Even more recently, Ukraine has started operating high-speed anti-radiation missiles, which take out enemy radar and seem to be playing havoc with Russian anti-aircraft defenses. This has allowed the Ukrainians to more fruitfully use drones, including the Turkish-made Bayraktars that seem to be exacting a heavy toll on Russian forces in Kherson.

As such, even with the announcements of the Ukrainians’ transition to a more intense phase of the Battle of Kherson on August 29, we have not seen major attempts to push tanks through the Russian lines. Instead, we have seen Ukrainians probing up and down the line, trying to assess the location and strength of Russian forces, attack weak spots, advance cautiously, and, most of all, continue the regular attrition of Russian forces. This kind of warfare—which involves building up offensive capability, tempting the enemy to rush defensive forces in, and then destroying those forces—moves slowly, and it does not resemble many analysts’ view of how modern war looks. But it plays to Ukrainian strengths while magnifying Russian losses.
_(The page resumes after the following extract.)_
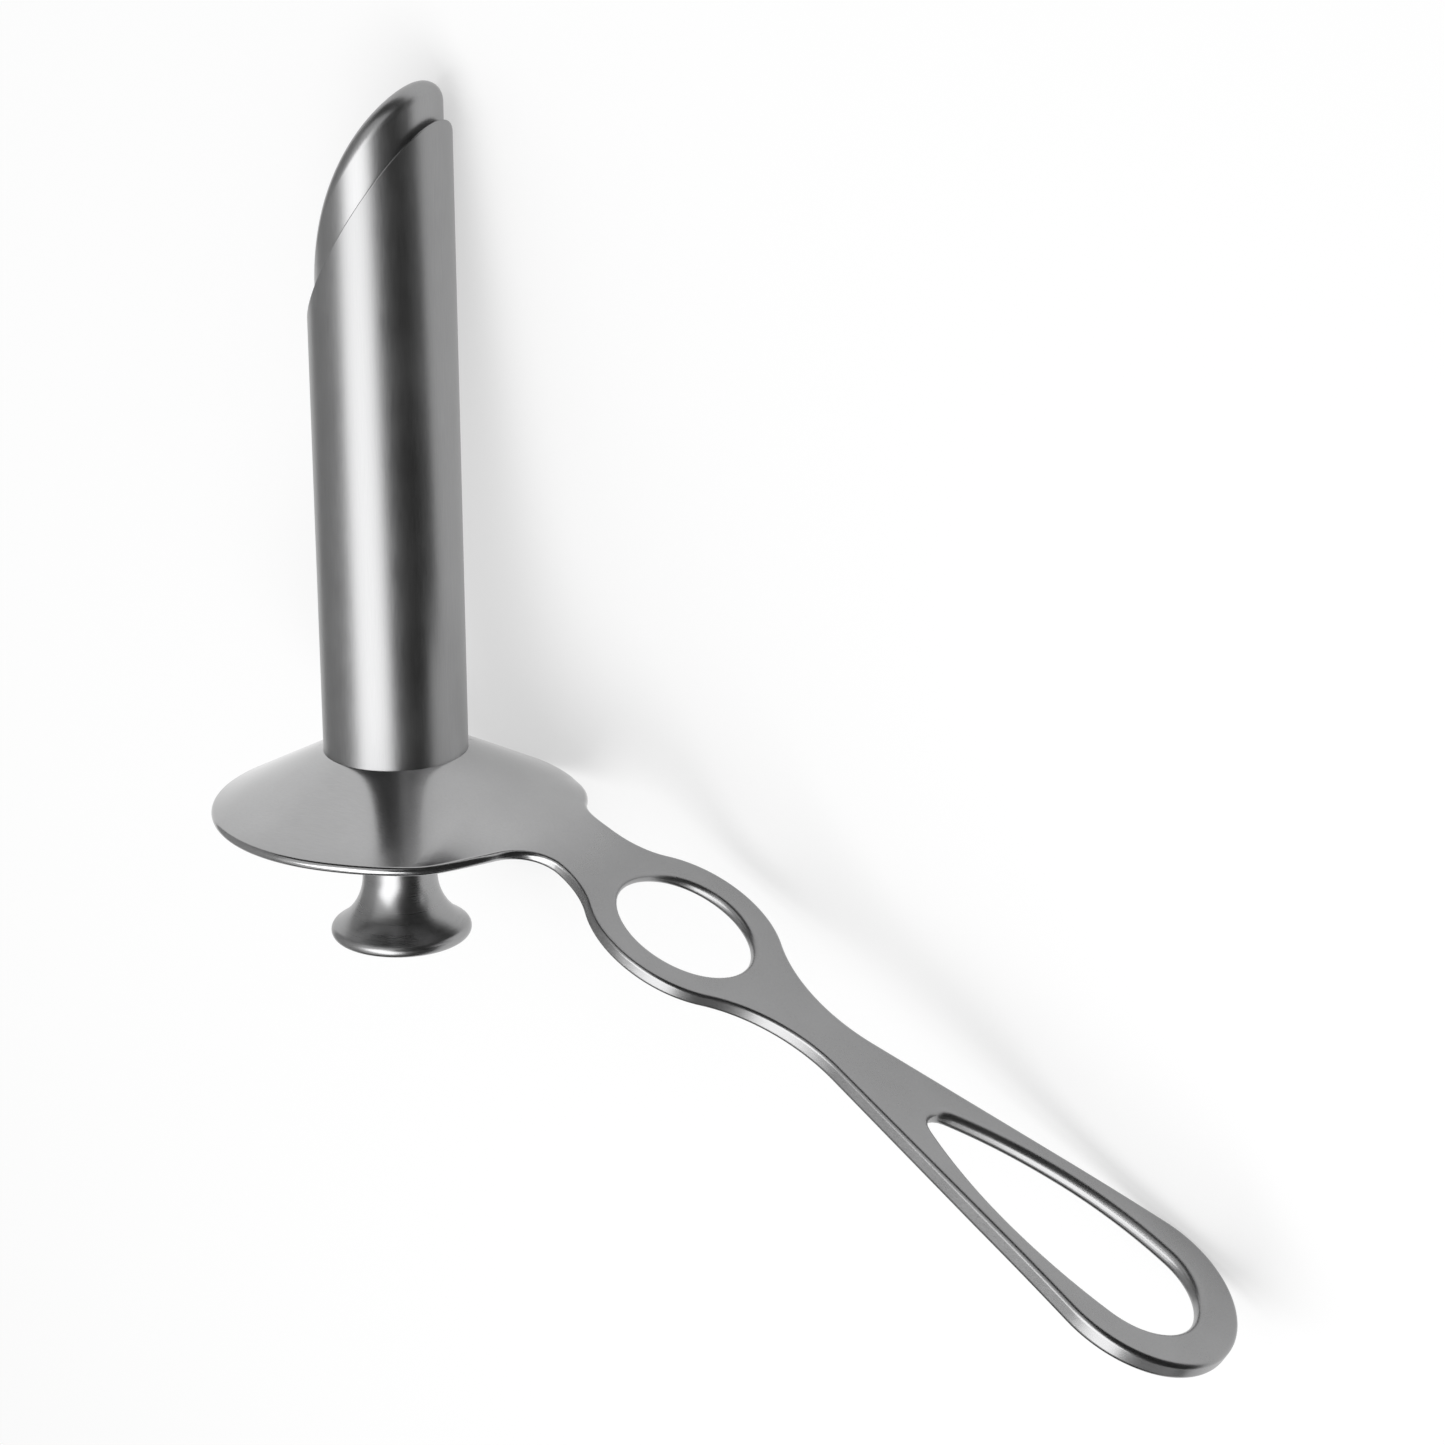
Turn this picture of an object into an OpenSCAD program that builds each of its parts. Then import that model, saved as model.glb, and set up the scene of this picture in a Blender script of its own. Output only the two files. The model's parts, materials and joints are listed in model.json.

Exactly how long the renewed Battle of Kherson will continue is tricky to say. Even if Ukraine is relatively successful, this phase of accelerated attrition might last for several weeks; even if Russian forces collapse in some places, they may prove harder to dislodge from others. However, as long as the Ukrainians can cut off Russian traffic across the Dnipro and use their superior systems to wear down Russian forces, they stand an excellent chance of driving them out of the west bank of the river. This would be the war’s most important victory since the Battle of Kyiv.